** start of Data rows **

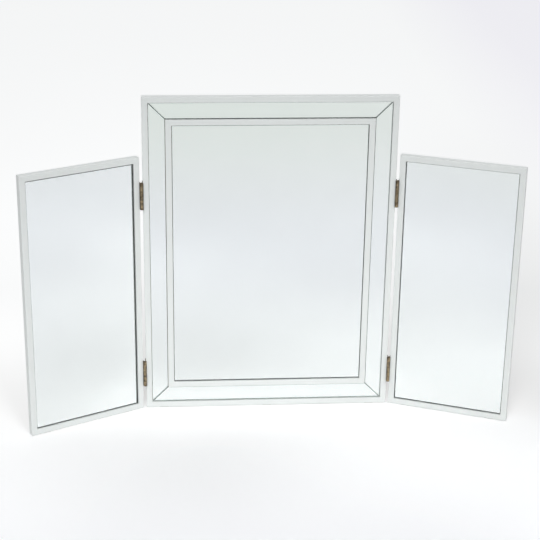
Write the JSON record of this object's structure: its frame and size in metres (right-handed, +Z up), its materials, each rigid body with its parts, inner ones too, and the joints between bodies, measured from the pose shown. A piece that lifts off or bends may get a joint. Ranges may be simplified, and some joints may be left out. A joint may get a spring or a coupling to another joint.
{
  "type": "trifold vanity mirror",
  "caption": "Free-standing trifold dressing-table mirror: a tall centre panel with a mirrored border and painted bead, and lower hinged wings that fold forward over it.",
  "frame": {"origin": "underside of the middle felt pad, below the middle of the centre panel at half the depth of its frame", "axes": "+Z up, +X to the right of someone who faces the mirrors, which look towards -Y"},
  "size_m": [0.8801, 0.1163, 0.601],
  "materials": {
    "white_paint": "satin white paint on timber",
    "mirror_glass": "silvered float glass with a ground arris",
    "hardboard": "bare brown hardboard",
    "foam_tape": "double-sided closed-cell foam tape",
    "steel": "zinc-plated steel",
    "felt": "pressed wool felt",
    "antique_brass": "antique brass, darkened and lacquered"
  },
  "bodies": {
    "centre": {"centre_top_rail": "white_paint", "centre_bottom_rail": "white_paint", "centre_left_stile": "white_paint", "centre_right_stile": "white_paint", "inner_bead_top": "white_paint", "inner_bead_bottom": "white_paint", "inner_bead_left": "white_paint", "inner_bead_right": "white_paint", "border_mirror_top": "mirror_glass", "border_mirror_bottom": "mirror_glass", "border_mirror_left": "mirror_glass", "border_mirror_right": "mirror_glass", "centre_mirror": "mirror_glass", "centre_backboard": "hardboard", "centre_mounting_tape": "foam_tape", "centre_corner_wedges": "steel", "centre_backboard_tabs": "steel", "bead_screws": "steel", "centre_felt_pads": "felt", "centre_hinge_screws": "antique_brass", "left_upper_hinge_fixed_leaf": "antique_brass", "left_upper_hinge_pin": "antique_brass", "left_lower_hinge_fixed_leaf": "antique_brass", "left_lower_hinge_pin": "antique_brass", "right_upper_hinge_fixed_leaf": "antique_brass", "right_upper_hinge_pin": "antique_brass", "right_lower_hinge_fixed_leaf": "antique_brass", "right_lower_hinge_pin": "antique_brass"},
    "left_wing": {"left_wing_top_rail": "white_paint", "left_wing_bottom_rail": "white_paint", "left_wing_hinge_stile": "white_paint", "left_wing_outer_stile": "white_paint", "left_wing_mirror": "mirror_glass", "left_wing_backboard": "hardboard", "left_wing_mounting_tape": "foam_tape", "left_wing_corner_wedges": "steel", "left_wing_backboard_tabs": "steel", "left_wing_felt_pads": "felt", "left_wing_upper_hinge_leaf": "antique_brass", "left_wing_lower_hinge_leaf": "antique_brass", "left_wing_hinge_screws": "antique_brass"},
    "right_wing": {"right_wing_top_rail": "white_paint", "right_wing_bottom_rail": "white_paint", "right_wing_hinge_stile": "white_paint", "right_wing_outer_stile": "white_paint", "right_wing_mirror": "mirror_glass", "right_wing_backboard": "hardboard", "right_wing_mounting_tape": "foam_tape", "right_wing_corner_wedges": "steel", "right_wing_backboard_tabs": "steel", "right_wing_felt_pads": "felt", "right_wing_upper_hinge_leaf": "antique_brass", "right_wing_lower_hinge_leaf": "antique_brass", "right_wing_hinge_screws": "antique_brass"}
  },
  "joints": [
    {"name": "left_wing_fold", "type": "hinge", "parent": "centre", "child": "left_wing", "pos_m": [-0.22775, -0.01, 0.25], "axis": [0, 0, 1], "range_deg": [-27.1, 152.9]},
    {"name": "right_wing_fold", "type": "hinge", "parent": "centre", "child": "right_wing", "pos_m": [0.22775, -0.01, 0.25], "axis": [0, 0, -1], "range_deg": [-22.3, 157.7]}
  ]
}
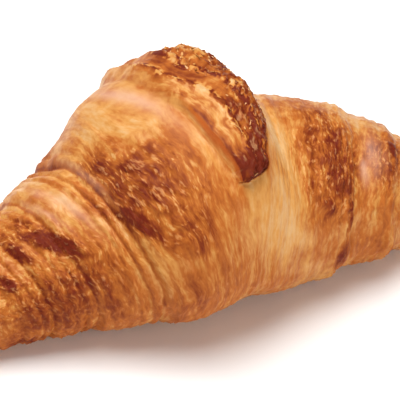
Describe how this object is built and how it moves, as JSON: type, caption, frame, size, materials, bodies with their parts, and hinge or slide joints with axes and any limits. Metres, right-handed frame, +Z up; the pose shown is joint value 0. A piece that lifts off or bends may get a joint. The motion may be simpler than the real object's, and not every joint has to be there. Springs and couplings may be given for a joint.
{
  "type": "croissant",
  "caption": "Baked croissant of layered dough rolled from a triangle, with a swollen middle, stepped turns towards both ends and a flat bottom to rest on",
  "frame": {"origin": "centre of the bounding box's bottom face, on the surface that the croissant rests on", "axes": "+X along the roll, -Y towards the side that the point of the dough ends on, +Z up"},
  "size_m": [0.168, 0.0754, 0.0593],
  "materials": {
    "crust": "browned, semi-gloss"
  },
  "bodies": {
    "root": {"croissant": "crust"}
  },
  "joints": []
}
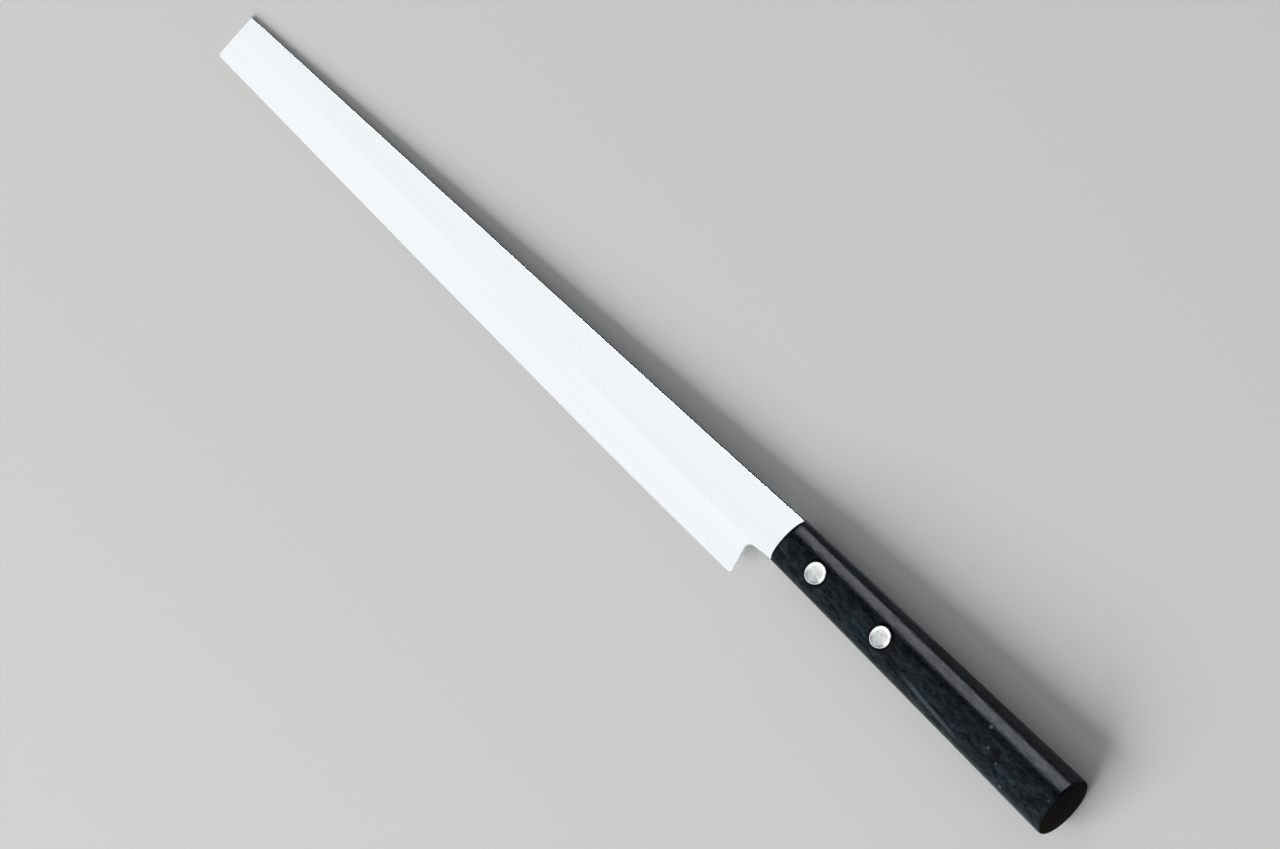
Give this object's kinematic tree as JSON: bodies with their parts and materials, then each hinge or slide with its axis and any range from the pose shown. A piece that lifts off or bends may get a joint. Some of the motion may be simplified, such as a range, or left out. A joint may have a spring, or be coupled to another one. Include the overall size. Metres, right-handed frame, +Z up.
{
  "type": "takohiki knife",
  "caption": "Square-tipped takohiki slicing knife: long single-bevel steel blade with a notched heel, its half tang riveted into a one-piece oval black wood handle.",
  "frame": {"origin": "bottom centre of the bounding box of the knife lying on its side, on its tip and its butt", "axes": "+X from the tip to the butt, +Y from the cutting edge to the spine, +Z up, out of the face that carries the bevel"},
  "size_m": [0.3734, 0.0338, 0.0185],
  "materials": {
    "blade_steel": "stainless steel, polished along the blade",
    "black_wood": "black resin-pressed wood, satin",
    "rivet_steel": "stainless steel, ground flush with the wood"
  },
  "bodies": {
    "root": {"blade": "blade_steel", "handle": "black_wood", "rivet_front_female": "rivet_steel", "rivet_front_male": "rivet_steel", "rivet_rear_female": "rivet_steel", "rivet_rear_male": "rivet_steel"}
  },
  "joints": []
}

** end of Data rows **

**Problem statement:** Scan the material above. Extract every line in which the word "piece" occurs.

**Result of this exercise:**
Write the JSON record of this object's structure: its frame and size in metres (right-handed, +Z up), its materials, each rigid body with its parts, inner ones too, and the joints between bodies, measured from the pose shown. A piece that lifts off or bends may get a joint. Ranges may be simplified, and some joints may be left out. A joint may get a spring or a coupling to another joint.
Describe how this object is built and how it moves, as JSON: type, caption, frame, size, materials, bodies with their parts, and hinge or slide joints with axes and any limits. Metres, right-handed frame, +Z up; the pose shown is joint value 0. A piece that lifts off or bends may get a joint. The motion may be simpler than the real object's, and not every joint has to be there. Springs and couplings may be given for a joint.
Give this object's kinematic tree as JSON: bodies with their parts and materials, then each hinge or slide with its axis and any range from the pose shown. A piece that lifts off or bends may get a joint. Some of the motion may be simplified, such as a range, or left out. A joint may have a spring, or be coupled to another one. Include the overall size. Metres, right-handed frame, +Z up.
  "caption": "Square-tipped takohiki slicing knife: long single-bevel steel blade with a notched heel, its half tang riveted into a one-piece oval black wood handle.",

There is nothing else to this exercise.